> **To do**: Present the data once more in exactly its original form.

> **Data extract**:
↓↓↓

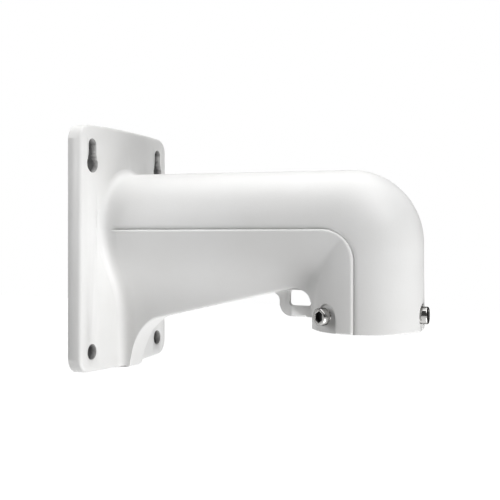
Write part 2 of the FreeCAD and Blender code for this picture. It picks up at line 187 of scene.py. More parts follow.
@dataclass(frozen=True)
class PowderCoat:
    """Satin white powder coat on a casting: orange peel, fine grain and a slow drift of tone."""

    name: str = "white_powder_coat"
    light_tone: Tone = (0.83, 0.83, 0.825, 1.0)
    deep_tone: Tone = (0.775, 0.772, 0.76, 1.0)
    tone_places: tuple[float, float] = (0.25, 0.72)
    drift_scale: float = 14.0
    sheen_scale: float = 90.0
    peel_scale: float = 520.0
    peel_depth: float = 0.00012
    grain_scale: float = 2600.0
    grain_depth: float = 0.00004
    rough_low: float = 0.36
    rough_high: float = 0.48

    def build(self) -> bpy.types.Material:
        """Make the coat's node material.

        Returns:
            The material, with colour, roughness and bump driven by noise on Object coordinates.
        """
        graph = NodeGraph(self.name)
        shader = graph.add("ShaderNodeBsdfPrincipled", in_IOR=1.5)
        drift = graph.noise(self.drift_scale, 5.0, 0.55)
        graph.two_tone(shader, drift, (self.deep_tone, self.light_tone), self.tone_places)
        rough = graph.spread(graph.noise(self.sheen_scale, 4.0), self.rough_low, self.rough_high)
        graph.link(rough, shader.inputs["Roughness"])
        peel = (self.peel_scale, 2.0, 0.5, 0.35, self.peel_depth)
        grain = (self.grain_scale, 3.0, 0.6, 0.3, self.grain_depth)
        graph.relief(shader, peel, grain)
        return graph.finish(shader)


@dataclass(frozen=True)
class ScrewSteel:
    """Bright turned steel with fine turning marks and slight handling smears; its rims carry a painted dark
    reflection.
    """

    name: str = "bright_screw_steel"
    tone: Tone = (0.47, 0.465, 0.455, 1.0)
    deepest: float = 0.82
    # Painted dark reflection: near-black edge tint darkens the screws' rims.
    dark_rim_reflection: Tone = (0.05, 0.05, 0.05, 1.0)
    stain_scale: float = 420.0
    smear_scale: float = 260.0
    mark_scale: float = 3600.0
    mark_depth: float = 0.00003
    rough_low: float = 0.10
    rough_high: float = 0.22

    def build(self) -> bpy.types.Material:
        """Make the steel's node material.

        Returns:
            The material, metallic, with roughness and bump driven by noise on Object coordinates.
        """
        graph = NodeGraph(self.name)
        # Its edge tint paints a dark reflection round the rims.
        shader = graph.add("ShaderNodeBsdfPrincipled", in_Metallic=1.0, in_Specular_Tint=self.dark_rim_reflection)
        deep = tuple(self.deepest * c for c in self.tone[:3]) + (1.0,)
        graph.two_tone(shader, graph.noise(self.stain_scale, 4.0), (deep, self.tone))
        rough = graph.spread(graph.noise(self.smear_scale, 5.0), self.rough_low, self.rough_high)
        graph.link(rough, shader.inputs["Roughness"])
        graph.relief(shader, (self.mark_scale, 3.0, 0.5, 0.25, self.mark_depth))
        return graph.finish(shader)


@dataclass(frozen=True)
class PaintedShadeMetal:
    """Dull uneven metal used as painted shade: the darkened walls of drilled holes, or the near-black inside of a
    socket.
    """

    name: str
    light_tone: Tone
    deep_tone: Tone
    patch_scale: float
    # A hole's middle and lip along X, between which the tone is painted darker towards the middle, as shade.
    shade_mouth: tuple[float, float] | None = None
    roughness: float = 0.62
    rough_swing: float = 0.1
    wear_scale: float = 700.0
    mark_scale: float = 2400.0
    mark_depth: float = 0.00005

    def build(self) -> bpy.types.Material:
        """Make the painted-shade metal's node material.

        With a shade mouth given, the tone also rises with the distance from its first place along X, up to
        its second place, so a hole is painted darkest at its middle, as painted shade.

        Returns:
            The material, with patchy colour, roughness and bump from noise on Object coordinates.
        """
        graph = NodeGraph(self.name)
        shader = graph.add("ShaderNodeBsdfPrincipled", in_IOR=1.45)
        patches = graph.noise(self.patch_scale, 4.0, 0.6)
        if self.shade_mouth:
            patches = self.painted_hole_shade(graph, patches, *self.shade_mouth)
        graph.two_tone(shader, patches, (self.deep_tone, self.light_tone))
        low, high = self.roughness - self.rough_swing, self.roughness + self.rough_swing
        graph.link(graph.spread(graph.noise(self.wear_scale, 3.0), low, high), shader.inputs["Roughness"])
        graph.relief(shader, (self.mark_scale, 3.0, 0.5, 0.4, self.mark_depth))
        return graph.finish(shader)

    def painted_hole_shade(
        self, graph: NodeGraph, patches: bpy.types.NodeSocket, middle: float, lip: float
    ) -> bpy.types.NodeSocket:
        """Add the patches to a grey value that rises from a hole's middle to its lip, which paints shade inside the
        hole.

        Args:
            graph: the material's nodes.
            patches: the patches' grey value.
            middle: the hole's middle along X, in metres.
            lip: the hole's lip along X, in metres.

        Returns:
            The sum's socket.
        """
        place = graph.add("ShaderNodeTexCoord")
        split = graph.add("ShaderNodeSeparateXYZ")
        graph.link(place.outputs["Object"], split.inputs["Vector"])
        shifted = graph.add("ShaderNodeMath", operation="SUBTRACT")
        shifted.inputs[1].default_value = middle
        off = graph.add("ShaderNodeMath", operation="ABSOLUTE")
        graph.link(split.outputs["X"], shifted.inputs[0])
        graph.link(shifted.outputs[0], off.inputs[0])
        both = graph.add("ShaderNodeMath", operation="ADD")
        graph.link(graph.spread(off.outputs[0], 0.15, 0.85, 0.0, lip - middle), both.inputs[0])
        graph.link(graph.spread(patches, -0.15, 0.15), both.inputs[1])
        return both.outputs[0]


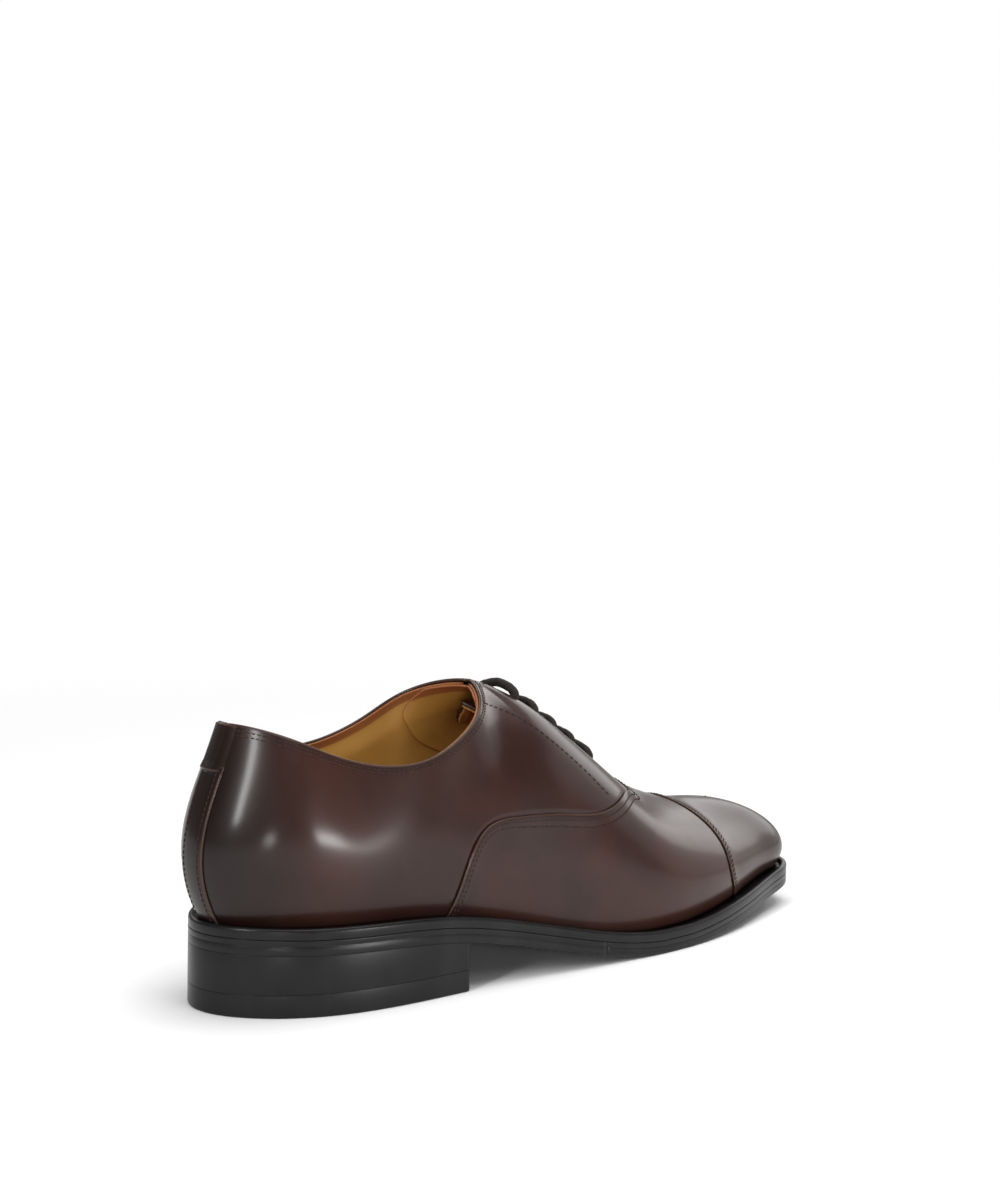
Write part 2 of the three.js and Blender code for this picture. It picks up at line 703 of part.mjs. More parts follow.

↑↑↑

> **Reply**:
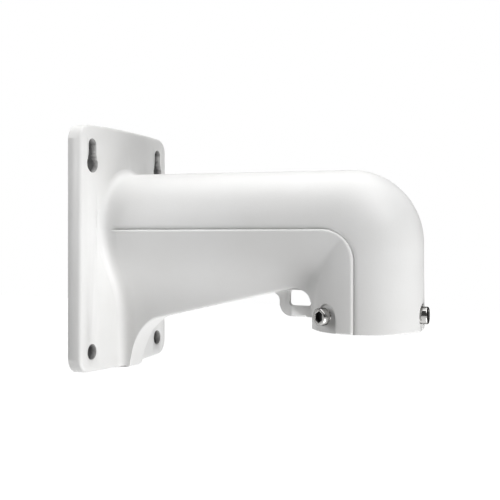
Write part 2 of the FreeCAD and Blender code for this picture. It picks up at line 187 of scene.py. More parts follow.
@dataclass(frozen=True)
class PowderCoat:
    """Satin white powder coat on a casting: orange peel, fine grain and a slow drift of tone."""

    name: str = "white_powder_coat"
    light_tone: Tone = (0.83, 0.83, 0.825, 1.0)
    deep_tone: Tone = (0.775, 0.772, 0.76, 1.0)
    tone_places: tuple[float, float] = (0.25, 0.72)
    drift_scale: float = 14.0
    sheen_scale: float = 90.0
    peel_scale: float = 520.0
    peel_depth: float = 0.00012
    grain_scale: float = 2600.0
    grain_depth: float = 0.00004
    rough_low: float = 0.36
    rough_high: float = 0.48

    def build(self) -> bpy.types.Material:
        """Make the coat's node material.

        Returns:
            The material, with colour, roughness and bump driven by noise on Object coordinates.
        """
        graph = NodeGraph(self.name)
        shader = graph.add("ShaderNodeBsdfPrincipled", in_IOR=1.5)
        drift = graph.noise(self.drift_scale, 5.0, 0.55)
        graph.two_tone(shader, drift, (self.deep_tone, self.light_tone), self.tone_places)
        rough = graph.spread(graph.noise(self.sheen_scale, 4.0), self.rough_low, self.rough_high)
        graph.link(rough, shader.inputs["Roughness"])
        peel = (self.peel_scale, 2.0, 0.5, 0.35, self.peel_depth)
        grain = (self.grain_scale, 3.0, 0.6, 0.3, self.grain_depth)
        graph.relief(shader, peel, grain)
        return graph.finish(shader)


@dataclass(frozen=True)
class ScrewSteel:
    """Bright turned steel with fine turning marks and slight handling smears; its rims carry a painted dark
    reflection.
    """

    name: str = "bright_screw_steel"
    tone: Tone = (0.47, 0.465, 0.455, 1.0)
    deepest: float = 0.82
    # Painted dark reflection: near-black edge tint darkens the screws' rims.
    dark_rim_reflection: Tone = (0.05, 0.05, 0.05, 1.0)
    stain_scale: float = 420.0
    smear_scale: float = 260.0
    mark_scale: float = 3600.0
    mark_depth: float = 0.00003
    rough_low: float = 0.10
    rough_high: float = 0.22

    def build(self) -> bpy.types.Material:
        """Make the steel's node material.

        Returns:
            The material, metallic, with roughness and bump driven by noise on Object coordinates.
        """
        graph = NodeGraph(self.name)
        # Its edge tint paints a dark reflection round the rims.
        shader = graph.add("ShaderNodeBsdfPrincipled", in_Metallic=1.0, in_Specular_Tint=self.dark_rim_reflection)
        deep = tuple(self.deepest * c for c in self.tone[:3]) + (1.0,)
        graph.two_tone(shader, graph.noise(self.stain_scale, 4.0), (deep, self.tone))
        rough = graph.spread(graph.noise(self.smear_scale, 5.0), self.rough_low, self.rough_high)
        graph.link(rough, shader.inputs["Roughness"])
        graph.relief(shader, (self.mark_scale, 3.0, 0.5, 0.25, self.mark_depth))
        return graph.finish(shader)


@dataclass(frozen=True)
class PaintedShadeMetal:
    """Dull uneven metal used as painted shade: the darkened walls of drilled holes, or the near-black inside of a
    socket.
    """

    name: str
    light_tone: Tone
    deep_tone: Tone
    patch_scale: float
    # A hole's middle and lip along X, between which the tone is painted darker towards the middle, as shade.
    shade_mouth: tuple[float, float] | None = None
    roughness: float = 0.62
    rough_swing: float = 0.1
    wear_scale: float = 700.0
    mark_scale: float = 2400.0
    mark_depth: float = 0.00005

    def build(self) -> bpy.types.Material:
        """Make the painted-shade metal's node material.

        With a shade mouth given, the tone also rises with the distance from its first place along X, up to
        its second place, so a hole is painted darkest at its middle, as painted shade.

        Returns:
            The material, with patchy colour, roughness and bump from noise on Object coordinates.
        """
        graph = NodeGraph(self.name)
        shader = graph.add("ShaderNodeBsdfPrincipled", in_IOR=1.45)
        patches = graph.noise(self.patch_scale, 4.0, 0.6)
        if self.shade_mouth:
            patches = self.painted_hole_shade(graph, patches, *self.shade_mouth)
        graph.two_tone(shader, patches, (self.deep_tone, self.light_tone))
        low, high = self.roughness - self.rough_swing, self.roughness + self.rough_swing
        graph.link(graph.spread(graph.noise(self.wear_scale, 3.0), low, high), shader.inputs["Roughness"])
        graph.relief(shader, (self.mark_scale, 3.0, 0.5, 0.4, self.mark_depth))
        return graph.finish(shader)

    def painted_hole_shade(
        self, graph: NodeGraph, patches: bpy.types.NodeSocket, middle: float, lip: float
    ) -> bpy.types.NodeSocket:
        """Add the patches to a grey value that rises from a hole's middle to its lip, which paints shade inside the
        hole.

        Args:
            graph: the material's nodes.
            patches: the patches' grey value.
            middle: the hole's middle along X, in metres.
            lip: the hole's lip along X, in metres.

        Returns:
            The sum's socket.
        """
        place = graph.add("ShaderNodeTexCoord")
        split = graph.add("ShaderNodeSeparateXYZ")
        graph.link(place.outputs["Object"], split.inputs["Vector"])
        shifted = graph.add("ShaderNodeMath", operation="SUBTRACT")
        shifted.inputs[1].default_value = middle
        off = graph.add("ShaderNodeMath", operation="ABSOLUTE")
        graph.link(split.outputs["X"], shifted.inputs[0])
        graph.link(shifted.outputs[0], off.inputs[0])
        both = graph.add("ShaderNodeMath", operation="ADD")
        graph.link(graph.spread(off.outputs[0], 0.15, 0.85, 0.0, lip - middle), both.inputs[0])
        graph.link(graph.spread(patches, -0.15, 0.15), both.inputs[1])
        return both.outputs[0]


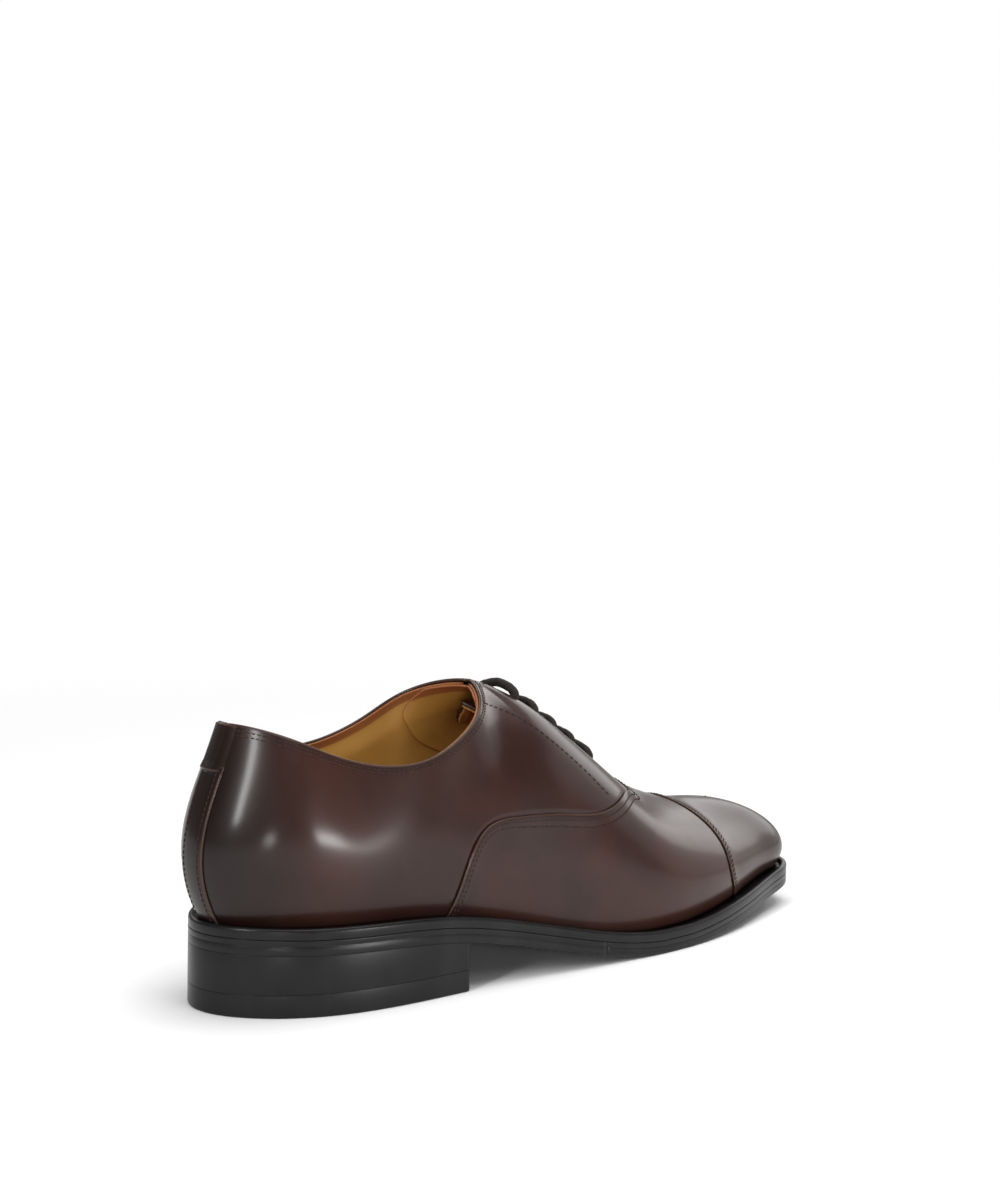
Write part 2 of the three.js and Blender code for this picture. It picks up at line 703 of part.mjs. More parts follow.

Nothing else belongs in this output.